I needed the CS select patch mentioned elsewhere:
@@ -871,6 +883,9 @@
command1 &= ~SPI_CS_SW_VAL;
}
+ tspi->use_hw_based_cs = true;
+ command1 &= ~(SPI_CS_SW_HW | SPI_CS_SW_VAL);
+
if (!tspi->prod_list) {
if (tspi->last_used_cs != spi->chip_select) {
if (cdata && cdata->tx_clk_tap_delay)
I also needed the patch to fix the byte order:
@@ -1448,7 +1468,7 @@
tspi->def_command1_reg = tegra_spi_readl(tspi, SPI_COMMAND1);
tspi->def_command1_reg |= SPI_CS_SEL(tspi->def_chip_select);
tegra_spi_writel(tspi, tspi->def_command1_reg, SPI_COMMAND1);
- tspi->def_command1_reg = SPI_M_S;
+ tspi->def_command1_reg = SPI_M_S | SPI_LSBYTE_FE;
tegra_spi_writel(tspi, tspi->def_command1_reg, SPI_COMMAND1);
tspi->spi_cs_timing1 = tegra_spi_readl(tspi, SPI_CS_TIMING1);
tspi->spi_cs_timing2 = tegra_spi_readl(tspi, SPI_CS_TIMING2);
But that was still not enough for successful communication, since the SPI sub device requires that CS is toggled between each 16-bit word.
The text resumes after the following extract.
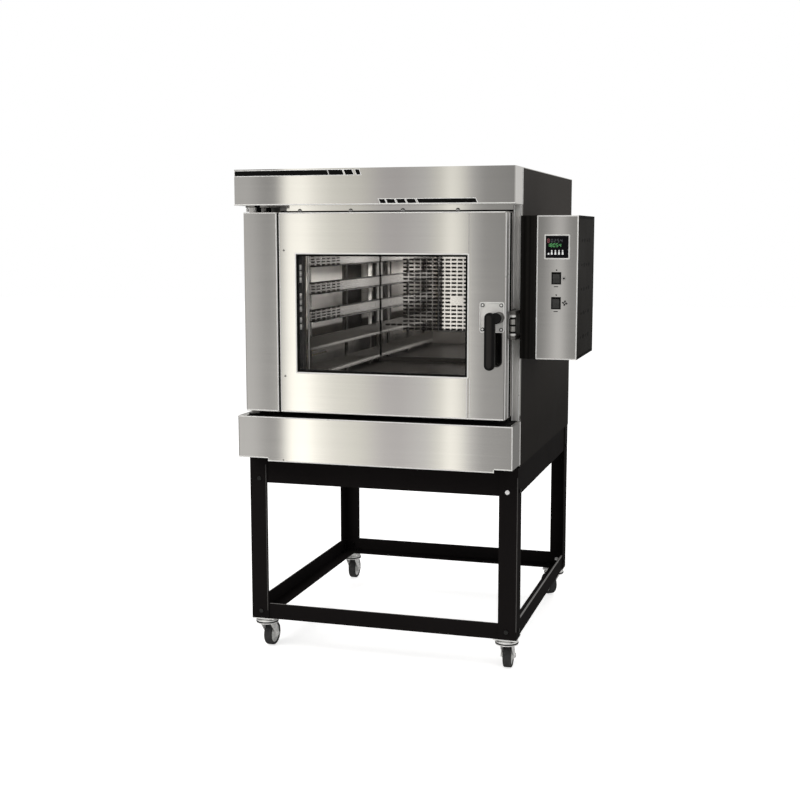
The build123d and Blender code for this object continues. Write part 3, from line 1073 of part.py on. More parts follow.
# Rockers: shallow V profile on two trunnions, at rest tilted with the upper half out
for level, name in zip(SWITCH_LEVELS, ("upper_rocker", "lower_rocker")):
    with BuildPart() as rocker:
        rocker_plane = Plane(
            origin=(SWITCH_X - ROCKER_WIDTH / 2, TRUNNION_Y, level),
            x_dir=Vector(0, 1, 0).rotate(Axis.X, ROCKER_TILT),
            z_dir=(1, 0, 0),
        )
        face_y = -TRUNNION_DEPTH
        crest_y = face_y - ROCKER_CREST
        half = ROCKER_HEIGHT / 2
        with BuildSketch(rocker_plane) as profile:
            with BuildLine():
                Polyline(
                    (crest_y, -half),
                    (face_y + ROCKER_CREST / 2, 0),
                    (crest_y, half),
                    (crest_y + ROCKER_THICKNESS, half),
                    (TRUNNION_RADIUS, TRUNNION_RADIUS),
                    (TRUNNION_RADIUS, -TRUNNION_RADIUS),
                    (crest_y + ROCKER_THICKNESS, -half),
                    close=True,
                )
            make_face()
        extrude(profile.sketch, ROCKER_WIDTH)
        trunnion_span = ROCKER_WIDTH + 2 * TRUNNION_LENGTH
        trunnion_start = (SWITCH_X - trunnion_span / 2, TRUNNION_Y, level)
        rod(trunnion_start, (1, 0, 0), TRUNNION_RADIUS, trunnion_span)
    save(rocker.part, name)
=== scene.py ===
"""Looks of a bakery convection oven on a caster stand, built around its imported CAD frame."""
import json
import logging
import math
from collections.abc import Iterable, Sequence
from dataclasses import dataclass
from enum import Enum

import bmesh
import bpy
import numpy as np
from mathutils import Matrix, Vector

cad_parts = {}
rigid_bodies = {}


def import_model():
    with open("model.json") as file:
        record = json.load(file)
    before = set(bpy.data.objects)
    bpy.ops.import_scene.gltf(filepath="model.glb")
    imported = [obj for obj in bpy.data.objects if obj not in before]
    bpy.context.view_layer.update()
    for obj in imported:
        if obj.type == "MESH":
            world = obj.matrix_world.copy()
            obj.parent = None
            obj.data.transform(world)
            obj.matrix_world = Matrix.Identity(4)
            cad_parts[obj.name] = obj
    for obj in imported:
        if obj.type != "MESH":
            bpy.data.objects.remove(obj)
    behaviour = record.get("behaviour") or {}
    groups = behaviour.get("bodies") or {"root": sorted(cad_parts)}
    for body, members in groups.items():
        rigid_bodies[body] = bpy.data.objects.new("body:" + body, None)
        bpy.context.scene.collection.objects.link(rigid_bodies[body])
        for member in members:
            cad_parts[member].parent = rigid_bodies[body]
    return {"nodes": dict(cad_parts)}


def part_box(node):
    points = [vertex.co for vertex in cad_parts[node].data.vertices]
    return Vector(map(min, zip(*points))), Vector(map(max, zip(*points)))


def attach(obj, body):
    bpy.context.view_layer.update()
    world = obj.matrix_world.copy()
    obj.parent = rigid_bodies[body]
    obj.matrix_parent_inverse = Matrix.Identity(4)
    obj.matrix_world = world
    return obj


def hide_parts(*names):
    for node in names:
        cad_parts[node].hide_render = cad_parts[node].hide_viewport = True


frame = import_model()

Colour = tuple[float, float, float]
Point = tuple[float, float, float]
Span = tuple[float, float]
Band = tuple[float, float, Colour]
Socket = bpy.types.NodeSocket
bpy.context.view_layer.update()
MM = 0.001
MERGE_DISTANCE = 1e-6
SMOOTH_ANGLE = math.radians(38)
# Upright side, inset and height of a thin steel strip's edge, in millimetres.
STRIP = (0.5, 0.5, 0.8)
log = logging.getLogger("oven")


class Facing(Enum):
    """The side that a flat piece looks to: its local across and up directions in the row frame."""

    FRONT = ((1, 0, 0), (0, 0, 1))
    RIGHT = ((0, 1, 0), (0, 0, 1))
    LEFT = ((0, -1, 0), (0, 0, 1))
    REAR = ((-1, 0, 0), (0, 0, 1))
    UP = ((1, 0, 0), (0, 1, 0))
    DOWN = ((1, 0, 0), (0, -1, 0))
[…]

That functionality cannot be configured in the JP 6.x driver, although it is (at least partly) there. There is a function tegra_spi_set_hw_cs_timing
that is made available to the rest of the SPI subsystem via master->set_cs_timing, but that is actually never called. I fixed it now by just calling it myself:
@@ -932,6 +947,8 @@
dev_dbg(tspi->dev, "The def 0x%x and written 0x%x\n",
tspi->def_command1_reg, (unsigned)command1);
+ tegra_spi_set_hw_cs_timing(spi);
+
ret = tegra_spi_flush_fifos(tspi);
if (ret < 0)
return ret;
Unfortunately, tegra_spi_set_hw_cs_timing
also needs some changes to behave as it did in JP 5.x:
@@ -765,15 +772,20 @@
setup_dly = min_t(u8, setup_dly, MAX_SETUP_HOLD_CYCLES);
hold_dly = min_t(u8, hold_dly, MAX_SETUP_HOLD_CYCLES);
- if (setup_dly && hold_dly) {
- setup_hold = SPI_SETUP_HOLD(setup_dly - 1, hold_dly - 1);
- spi_cs_timing = SPI_CS_SETUP_HOLD(tspi->spi_cs_timing1,
- spi->chip_select,
- setup_hold);
- if (tspi->spi_cs_timing1 != spi_cs_timing) {
- tspi->spi_cs_timing1 = spi_cs_timing;
- tegra_spi_writel(tspi, spi_cs_timing, SPI_CS_TIMING1);
- }
+
+ if (setup_dly > 0)
+ setup_dly--;
+
+ if (hold_dly > 0)
+ hold_dly--;
+
+ setup_hold = SPI_SETUP_HOLD(setup_dly, hold_dly);
+ spi_cs_timing = SPI_CS_SETUP_HOLD(tspi->spi_cs_timing1,
+ spi->chip_select,
+ setup_hold);
+ if (tspi->spi_cs_timing1 != spi_cs_timing) {
+ tspi->spi_cs_timing1 = spi_cs_timing;
+ tegra_spi_writel(tspi, spi_cs_timing, SPI_CS_TIMING1);
}
inactive_cycles = min_t(u8, inactive_dly, MAX_INACTIVE_CYCLES);
Additional code would also be necessary to make it configurable via device tree, but I just hard coded everything, that is good enough for our usecase:
@@ -750,6 +750,13 @@
u32 inactive_cycles;
u8 cs_state;
+ setup->unit = 2;
+ setup->value = 2;
+ hold->unit = 2;
+ hold->value = 0;
+ inactive->unit = 2;
+ inactive->value = 2;
+
if ((setup && setup->unit != SPI_DELAY_UNIT_SCK) ||
(hold && hold->unit != SPI_DELAY_UNIT_SCK) ||
(inactive && inactive->unit != SPI_DELAY_UNIT_SCK)) {
Also thanks for your comment on that other topic regarding the GPIO pins. That helps me understand what was going on, although there I was eventually able to figure out what needed to be done. That topic is closed unfortunately, so I can’t reply there.